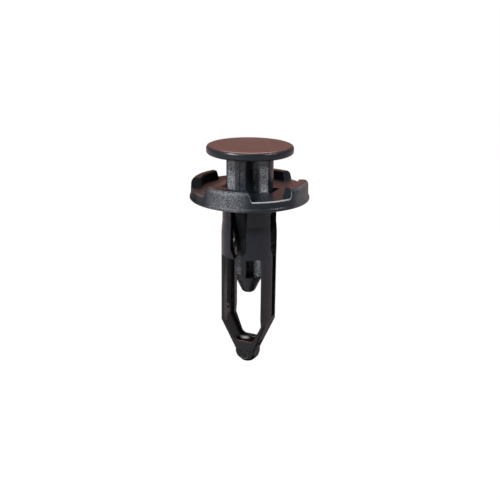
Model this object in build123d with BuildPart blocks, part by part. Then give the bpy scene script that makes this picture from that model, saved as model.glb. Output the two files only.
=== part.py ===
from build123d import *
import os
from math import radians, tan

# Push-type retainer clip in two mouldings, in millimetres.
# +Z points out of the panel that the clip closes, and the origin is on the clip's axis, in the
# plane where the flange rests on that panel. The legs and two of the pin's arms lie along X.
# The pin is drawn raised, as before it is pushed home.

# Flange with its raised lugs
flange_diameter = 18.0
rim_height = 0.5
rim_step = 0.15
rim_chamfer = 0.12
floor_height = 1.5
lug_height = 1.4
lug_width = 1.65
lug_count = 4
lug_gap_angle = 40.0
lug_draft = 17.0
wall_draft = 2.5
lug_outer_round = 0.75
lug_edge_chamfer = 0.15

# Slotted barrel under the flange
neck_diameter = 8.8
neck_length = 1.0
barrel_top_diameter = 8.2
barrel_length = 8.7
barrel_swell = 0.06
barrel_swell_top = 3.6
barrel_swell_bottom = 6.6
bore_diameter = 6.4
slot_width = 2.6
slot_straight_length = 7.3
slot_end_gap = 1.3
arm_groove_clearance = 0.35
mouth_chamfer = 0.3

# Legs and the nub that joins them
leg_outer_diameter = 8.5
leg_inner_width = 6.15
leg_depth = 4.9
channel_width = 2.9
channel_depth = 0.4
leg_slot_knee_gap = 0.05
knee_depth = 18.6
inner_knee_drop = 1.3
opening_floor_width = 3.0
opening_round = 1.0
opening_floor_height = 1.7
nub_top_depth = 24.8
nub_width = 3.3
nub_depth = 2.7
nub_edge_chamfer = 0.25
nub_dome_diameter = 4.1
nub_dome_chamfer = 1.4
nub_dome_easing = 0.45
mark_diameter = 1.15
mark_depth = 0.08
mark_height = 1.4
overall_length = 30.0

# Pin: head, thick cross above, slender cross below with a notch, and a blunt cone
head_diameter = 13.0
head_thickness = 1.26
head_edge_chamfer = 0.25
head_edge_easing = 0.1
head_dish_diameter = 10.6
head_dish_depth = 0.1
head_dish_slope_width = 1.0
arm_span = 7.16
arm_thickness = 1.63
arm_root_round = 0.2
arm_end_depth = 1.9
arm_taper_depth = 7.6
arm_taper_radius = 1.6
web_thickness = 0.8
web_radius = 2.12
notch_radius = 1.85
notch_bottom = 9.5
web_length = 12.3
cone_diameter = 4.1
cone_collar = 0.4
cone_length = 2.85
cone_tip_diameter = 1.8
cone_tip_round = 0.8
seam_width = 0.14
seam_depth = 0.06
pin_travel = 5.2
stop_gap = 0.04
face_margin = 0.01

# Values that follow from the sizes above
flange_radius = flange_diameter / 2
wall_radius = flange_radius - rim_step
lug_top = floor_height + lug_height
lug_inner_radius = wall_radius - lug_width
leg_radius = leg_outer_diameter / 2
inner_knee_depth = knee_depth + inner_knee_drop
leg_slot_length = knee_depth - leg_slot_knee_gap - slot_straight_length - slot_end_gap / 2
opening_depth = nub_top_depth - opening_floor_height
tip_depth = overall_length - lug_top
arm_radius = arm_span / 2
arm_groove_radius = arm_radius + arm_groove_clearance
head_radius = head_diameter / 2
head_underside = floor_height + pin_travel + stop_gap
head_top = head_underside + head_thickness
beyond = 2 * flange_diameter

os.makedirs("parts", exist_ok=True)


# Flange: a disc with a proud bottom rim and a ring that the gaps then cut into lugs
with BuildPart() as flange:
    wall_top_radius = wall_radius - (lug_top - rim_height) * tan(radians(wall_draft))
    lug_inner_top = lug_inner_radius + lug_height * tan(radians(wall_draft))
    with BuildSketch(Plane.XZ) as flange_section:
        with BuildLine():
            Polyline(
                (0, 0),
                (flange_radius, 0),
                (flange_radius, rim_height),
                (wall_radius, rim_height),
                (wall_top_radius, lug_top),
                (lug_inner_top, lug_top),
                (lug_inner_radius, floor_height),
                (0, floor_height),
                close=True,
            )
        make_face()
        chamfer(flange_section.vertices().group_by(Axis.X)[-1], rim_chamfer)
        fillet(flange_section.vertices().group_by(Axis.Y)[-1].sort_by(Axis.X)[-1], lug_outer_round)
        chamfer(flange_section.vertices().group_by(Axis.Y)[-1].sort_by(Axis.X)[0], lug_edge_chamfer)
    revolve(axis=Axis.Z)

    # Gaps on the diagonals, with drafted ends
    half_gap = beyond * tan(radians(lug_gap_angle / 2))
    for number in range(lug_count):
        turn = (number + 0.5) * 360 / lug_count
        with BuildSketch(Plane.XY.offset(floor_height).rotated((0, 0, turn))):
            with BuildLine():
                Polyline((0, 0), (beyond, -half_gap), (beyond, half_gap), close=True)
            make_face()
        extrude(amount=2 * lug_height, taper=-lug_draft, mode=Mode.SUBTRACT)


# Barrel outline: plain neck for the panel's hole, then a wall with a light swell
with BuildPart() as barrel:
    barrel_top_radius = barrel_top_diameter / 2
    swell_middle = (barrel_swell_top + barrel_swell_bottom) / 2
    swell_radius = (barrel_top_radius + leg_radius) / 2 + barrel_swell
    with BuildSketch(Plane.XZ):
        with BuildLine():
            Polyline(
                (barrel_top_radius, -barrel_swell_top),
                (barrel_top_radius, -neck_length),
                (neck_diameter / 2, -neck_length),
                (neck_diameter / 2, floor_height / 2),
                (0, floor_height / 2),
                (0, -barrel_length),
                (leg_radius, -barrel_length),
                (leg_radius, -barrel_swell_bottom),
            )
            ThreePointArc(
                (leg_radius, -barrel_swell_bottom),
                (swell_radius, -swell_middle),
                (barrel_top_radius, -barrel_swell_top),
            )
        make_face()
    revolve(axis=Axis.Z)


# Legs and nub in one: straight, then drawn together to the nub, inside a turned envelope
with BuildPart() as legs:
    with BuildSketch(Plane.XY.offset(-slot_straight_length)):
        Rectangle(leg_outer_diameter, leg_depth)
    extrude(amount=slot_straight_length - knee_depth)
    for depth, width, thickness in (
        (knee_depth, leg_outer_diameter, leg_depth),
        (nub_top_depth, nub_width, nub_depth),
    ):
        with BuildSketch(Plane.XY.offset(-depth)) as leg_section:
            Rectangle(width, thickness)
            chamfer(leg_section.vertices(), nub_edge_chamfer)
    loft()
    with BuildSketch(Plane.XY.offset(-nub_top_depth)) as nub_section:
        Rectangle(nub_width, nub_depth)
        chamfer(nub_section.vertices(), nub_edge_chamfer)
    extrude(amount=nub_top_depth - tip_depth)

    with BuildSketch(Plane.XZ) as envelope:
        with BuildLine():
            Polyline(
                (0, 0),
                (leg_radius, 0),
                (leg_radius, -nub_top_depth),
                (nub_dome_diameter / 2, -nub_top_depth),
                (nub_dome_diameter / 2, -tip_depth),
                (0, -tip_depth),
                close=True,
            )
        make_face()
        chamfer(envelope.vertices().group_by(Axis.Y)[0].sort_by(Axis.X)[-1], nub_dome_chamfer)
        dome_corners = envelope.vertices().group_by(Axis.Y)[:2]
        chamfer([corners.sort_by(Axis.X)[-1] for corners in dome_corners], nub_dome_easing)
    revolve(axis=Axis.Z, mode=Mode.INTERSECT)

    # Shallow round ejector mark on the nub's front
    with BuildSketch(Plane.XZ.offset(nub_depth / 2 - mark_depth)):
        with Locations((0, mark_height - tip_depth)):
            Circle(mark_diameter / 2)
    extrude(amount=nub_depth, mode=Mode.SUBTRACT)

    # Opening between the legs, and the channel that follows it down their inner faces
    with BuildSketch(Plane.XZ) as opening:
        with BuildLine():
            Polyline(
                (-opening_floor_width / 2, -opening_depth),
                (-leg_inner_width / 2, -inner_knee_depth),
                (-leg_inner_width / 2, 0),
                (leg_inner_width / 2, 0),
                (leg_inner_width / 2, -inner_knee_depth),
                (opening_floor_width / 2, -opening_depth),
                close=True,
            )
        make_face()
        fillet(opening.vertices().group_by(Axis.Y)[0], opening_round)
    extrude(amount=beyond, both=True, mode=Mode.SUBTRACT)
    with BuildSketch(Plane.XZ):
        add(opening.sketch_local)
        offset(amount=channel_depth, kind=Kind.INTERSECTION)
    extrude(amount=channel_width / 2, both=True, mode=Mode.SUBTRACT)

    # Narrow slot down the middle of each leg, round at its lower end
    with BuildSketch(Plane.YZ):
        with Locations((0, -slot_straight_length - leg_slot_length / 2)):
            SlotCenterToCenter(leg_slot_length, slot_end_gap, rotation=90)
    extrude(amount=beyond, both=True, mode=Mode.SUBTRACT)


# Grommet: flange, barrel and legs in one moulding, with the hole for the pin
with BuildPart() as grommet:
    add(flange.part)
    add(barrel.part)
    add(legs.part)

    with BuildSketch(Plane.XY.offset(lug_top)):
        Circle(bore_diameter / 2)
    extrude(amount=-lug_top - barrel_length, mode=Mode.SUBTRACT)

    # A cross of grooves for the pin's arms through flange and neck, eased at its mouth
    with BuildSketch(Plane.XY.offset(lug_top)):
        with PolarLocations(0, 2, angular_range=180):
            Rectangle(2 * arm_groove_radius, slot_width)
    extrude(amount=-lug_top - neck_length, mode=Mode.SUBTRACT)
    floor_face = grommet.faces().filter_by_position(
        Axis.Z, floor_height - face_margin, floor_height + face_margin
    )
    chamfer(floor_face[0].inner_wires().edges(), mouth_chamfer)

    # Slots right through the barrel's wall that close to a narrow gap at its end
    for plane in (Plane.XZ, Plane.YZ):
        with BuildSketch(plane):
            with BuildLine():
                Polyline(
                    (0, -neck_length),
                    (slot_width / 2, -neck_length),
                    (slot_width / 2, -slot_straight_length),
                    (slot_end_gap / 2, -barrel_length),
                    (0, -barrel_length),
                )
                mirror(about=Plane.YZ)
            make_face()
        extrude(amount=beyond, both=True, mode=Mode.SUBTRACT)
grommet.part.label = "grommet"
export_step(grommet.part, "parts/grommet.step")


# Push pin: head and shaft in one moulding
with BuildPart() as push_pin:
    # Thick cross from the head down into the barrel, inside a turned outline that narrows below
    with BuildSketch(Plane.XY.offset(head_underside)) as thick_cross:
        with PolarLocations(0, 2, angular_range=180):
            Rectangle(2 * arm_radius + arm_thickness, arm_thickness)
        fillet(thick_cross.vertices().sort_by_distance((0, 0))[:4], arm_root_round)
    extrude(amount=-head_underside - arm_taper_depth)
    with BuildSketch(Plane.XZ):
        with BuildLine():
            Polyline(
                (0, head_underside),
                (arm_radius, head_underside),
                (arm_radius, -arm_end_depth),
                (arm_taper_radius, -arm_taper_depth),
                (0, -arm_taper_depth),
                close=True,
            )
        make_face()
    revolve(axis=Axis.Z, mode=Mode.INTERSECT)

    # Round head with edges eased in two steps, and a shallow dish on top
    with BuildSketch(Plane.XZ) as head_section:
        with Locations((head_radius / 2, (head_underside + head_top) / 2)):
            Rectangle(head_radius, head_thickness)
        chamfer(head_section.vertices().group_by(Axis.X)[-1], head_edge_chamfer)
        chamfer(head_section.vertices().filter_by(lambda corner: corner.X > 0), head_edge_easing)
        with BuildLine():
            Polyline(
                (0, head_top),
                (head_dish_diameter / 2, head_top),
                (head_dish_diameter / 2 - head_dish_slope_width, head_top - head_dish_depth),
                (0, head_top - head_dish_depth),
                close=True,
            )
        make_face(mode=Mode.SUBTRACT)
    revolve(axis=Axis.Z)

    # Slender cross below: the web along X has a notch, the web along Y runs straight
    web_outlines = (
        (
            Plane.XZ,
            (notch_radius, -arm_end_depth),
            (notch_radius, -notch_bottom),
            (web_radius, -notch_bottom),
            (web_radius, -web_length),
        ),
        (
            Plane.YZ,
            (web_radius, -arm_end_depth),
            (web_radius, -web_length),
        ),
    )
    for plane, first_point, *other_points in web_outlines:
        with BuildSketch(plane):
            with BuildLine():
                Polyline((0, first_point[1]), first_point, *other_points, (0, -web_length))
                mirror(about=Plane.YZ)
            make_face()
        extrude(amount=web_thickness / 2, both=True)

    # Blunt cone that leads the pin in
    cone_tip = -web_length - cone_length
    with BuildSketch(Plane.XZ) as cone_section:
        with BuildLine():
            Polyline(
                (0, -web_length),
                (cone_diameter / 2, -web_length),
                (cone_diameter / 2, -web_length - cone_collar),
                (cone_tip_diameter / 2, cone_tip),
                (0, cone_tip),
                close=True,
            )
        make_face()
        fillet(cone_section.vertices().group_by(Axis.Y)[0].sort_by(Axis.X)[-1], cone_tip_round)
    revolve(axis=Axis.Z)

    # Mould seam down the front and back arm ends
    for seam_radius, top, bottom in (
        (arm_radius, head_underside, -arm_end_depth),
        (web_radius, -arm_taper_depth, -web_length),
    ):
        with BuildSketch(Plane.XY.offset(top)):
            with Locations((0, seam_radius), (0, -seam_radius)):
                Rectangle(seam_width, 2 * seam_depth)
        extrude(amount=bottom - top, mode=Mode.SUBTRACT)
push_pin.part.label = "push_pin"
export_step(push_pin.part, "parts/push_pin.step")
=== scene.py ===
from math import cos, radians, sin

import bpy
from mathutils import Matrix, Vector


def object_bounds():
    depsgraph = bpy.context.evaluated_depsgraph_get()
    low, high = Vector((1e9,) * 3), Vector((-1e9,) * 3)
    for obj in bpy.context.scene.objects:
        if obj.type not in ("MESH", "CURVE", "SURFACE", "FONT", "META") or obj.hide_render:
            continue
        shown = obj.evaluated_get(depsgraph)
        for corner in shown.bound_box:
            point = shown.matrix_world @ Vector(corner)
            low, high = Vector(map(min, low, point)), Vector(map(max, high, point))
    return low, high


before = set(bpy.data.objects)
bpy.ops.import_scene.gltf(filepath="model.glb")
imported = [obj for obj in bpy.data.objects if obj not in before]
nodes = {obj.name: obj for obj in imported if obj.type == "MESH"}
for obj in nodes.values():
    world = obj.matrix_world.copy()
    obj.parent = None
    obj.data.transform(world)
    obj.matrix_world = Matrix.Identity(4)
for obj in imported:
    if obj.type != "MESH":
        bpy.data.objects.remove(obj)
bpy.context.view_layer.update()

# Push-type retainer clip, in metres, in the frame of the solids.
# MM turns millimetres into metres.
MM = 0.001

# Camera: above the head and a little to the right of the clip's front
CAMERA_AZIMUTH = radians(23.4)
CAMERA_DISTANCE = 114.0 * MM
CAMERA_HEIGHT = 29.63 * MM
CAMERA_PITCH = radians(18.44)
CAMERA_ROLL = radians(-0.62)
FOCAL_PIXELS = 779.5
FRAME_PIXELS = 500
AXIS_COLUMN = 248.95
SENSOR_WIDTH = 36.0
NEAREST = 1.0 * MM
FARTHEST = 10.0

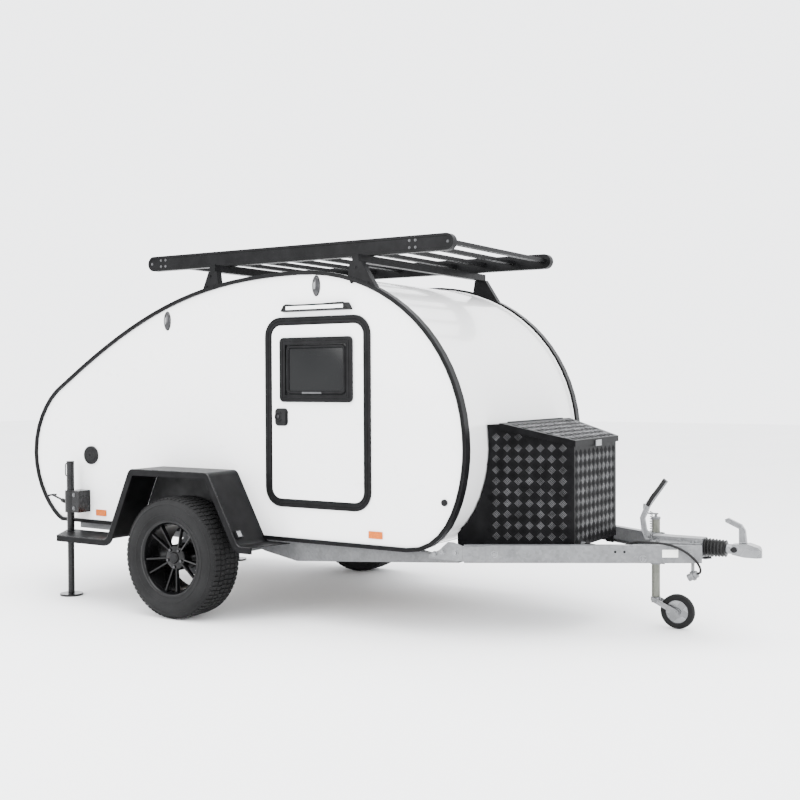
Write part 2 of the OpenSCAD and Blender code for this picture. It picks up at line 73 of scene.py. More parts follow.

::::::::::

EXERCISE:
Start at the line with "# Mould seam" and stop after the line with "low, high = Vector((1e9,)". Repeat exactly the lines in that range.

ANSWER TO THE EXERCISE:
    # Mould seam down the front and back arm ends
    for seam_radius, top, bottom in (
        (arm_radius, head_underside, -arm_end_depth),
        (web_radius, -arm_taper_depth, -web_length),
    ):
        with BuildSketch(Plane.XY.offset(top)):
            with Locations((0, seam_radius), (0, -seam_radius)):
                Rectangle(seam_width, 2 * seam_depth)
        extrude(amount=bottom - top, mode=Mode.SUBTRACT)
push_pin.part.label = "push_pin"
export_step(push_pin.part, "parts/push_pin.step")
=== scene.py ===
from math import cos, radians, sin

import bpy
from mathutils import Matrix, Vector


def object_bounds():
    depsgraph = bpy.context.evaluated_depsgraph_get()
    low, high = Vector((1e9,) * 3), Vector((-1e9,) * 3)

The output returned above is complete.